Now that Rubicon have completed this process, there are no restrictions as to when or where they can fly their UAVs (as long as they follow the basic “dos and don’ts” of drone operation, of course) although they still have to notify Transport Canada of every flight they make.
For Robinson, however, the way that drones are regulated in Canada is actually the opposite of what it should be:
“There are heavy restrictions placed on business people that are trying to do it properly, whereas it actually should be the other way. They are the ones that are actually driving the market, driving the technology, and making it accessible to everyday people.”
How Much are We Willing to Pay?
With the way the technology is going, it seems like drones will be a normal part of our everyday lives in the not so distant future. In the UK alone, two to three thousand drones are sold every month, and the French government also reported a 350 percent increase in drone sales in 2013.
Drone by Lima Pix
And in addition to becoming more accessible, drones are also getting a lot smaller: The BBC recently documented a flight by the world’s smallest camera-equipped drone, which weighs only four grams and fits in the palm of your hand. This means that drones could soon become as ubiquitous as smartphones.
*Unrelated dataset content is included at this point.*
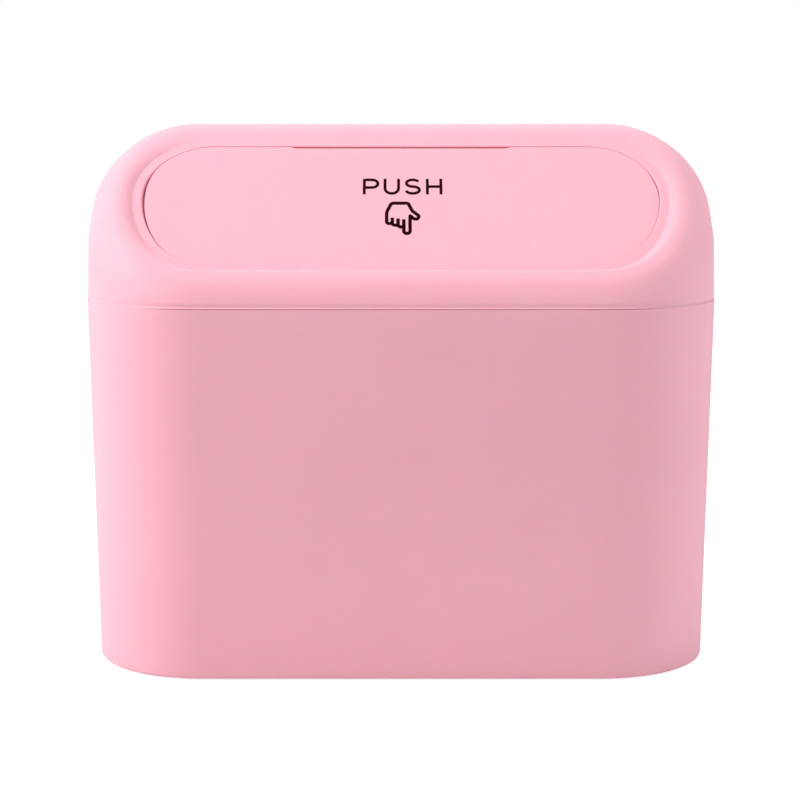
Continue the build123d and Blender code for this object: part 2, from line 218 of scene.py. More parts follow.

A world full of pocket-sized drones could have plenty of benefits (using a drone to fetch your coffee from the kitchen while you’re sitting in the living room, perhaps?) but it also means that those who are set on using drones for nefarious activities will have a much easier time, as these tiny devices could be almost impossible to track.
The end result of all this technology, as with any other technology, really comes down to human input. Drones have just as much power to do good in our society as they have to do bad. The question is: how much of a risk are we as a society willing to accept in exchange for all of the wonderful benefits that drones may offer?